For a concrete example, you can actually go play Fog-of-war Chess and compare your experience to playing normal Chess. Does the experience differ? Yes. Are there strategies that are decent in the former but weak or pointless in the latter? Definitely. Are they so radically different that a player who enjoys one, would not be able to play and enjoy the other? No, not really.
Yes, of course you can come up with some hypothetical game / scenario where all of the normal assumptions don't apply. I admitted as much in the post you are responding to.

Who cares? What does that have to do with the discussion at hand?

Why bring up increasingly inane hypotheticals that have nothing to do with RPGs that actually exist?

Heck, you accuse me of spherical cows, but at this point you're argument hinges on non-Euclidian hyper-cows.

Quote Originally Posted by QuickLyRaiNbow View Post
I think if this was an issue at my table I'd probably think about radically simplifying and not including cant and language in ways that can cause confusion. When I've seen games devolve into people staring at their phones it's often because something is happening deep in the weeds that someone (or multiple someones) just doesn't care about.
I envy you.

Most of the people I know have their phone at more or less 24/7 regardless of the activity.

Quote Originally Posted by QuickLyRaiNbow View Post
So... in character, have you given them a reason to not trust the seelie as a group? Out of character, have they been taught that the GM's running of the world isn't trustworthy? Because clearly there's something incentivizing this behavior.
Not really. Although the pookha in their party teaches that lesson pretty well.

Quote Originally Posted by Quertus View Post
Talakeal, historically, places too much emphasis on the "Challenge" aesthetic, to the extent that he isn't having fun unless his players think his game is too hard. So it's not surprising to be able to evaluate a statement as, "modules are too easy".
While that is technically true, it is misleading as it is putting the cart before the horse.

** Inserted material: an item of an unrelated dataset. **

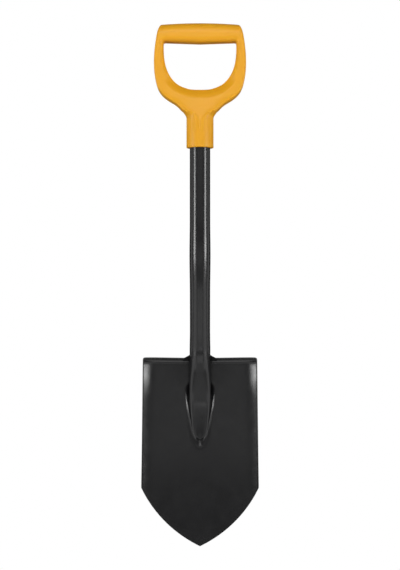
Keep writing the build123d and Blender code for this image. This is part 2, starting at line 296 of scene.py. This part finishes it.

I find games with no realistic possibility of failure or requirement to put thought into it to be boring and not really "games". Generally, adventures I design have about a 5% failure rate, with individual encounters havng about a .5% failure rate. Note that these are not TPKs... TPKs are all but unheard of at my table.

The problem is that my players (mostly Bob) have self-esteem issues so that they blame their failures on someone else (either the GM or the module or another player) because the idea that their actions (or even the dice) contributed to the failure is inconceivable. Combine that with a miserly attitude where they (again mostly Bob) refuse to use consumables and insist on stripping every list bit of treasure and XP from the adventure (including what is clearly optional side content) and it creates issues.

Note however, this is not something unique to my table. I have absolutely seen this same behavior from them at other tables, and I have absolutely seen them complain that modules are too hard (and sometimes I agree, see my multiple rants about Delta Green modules with absolutely impossible to guess victory conditions).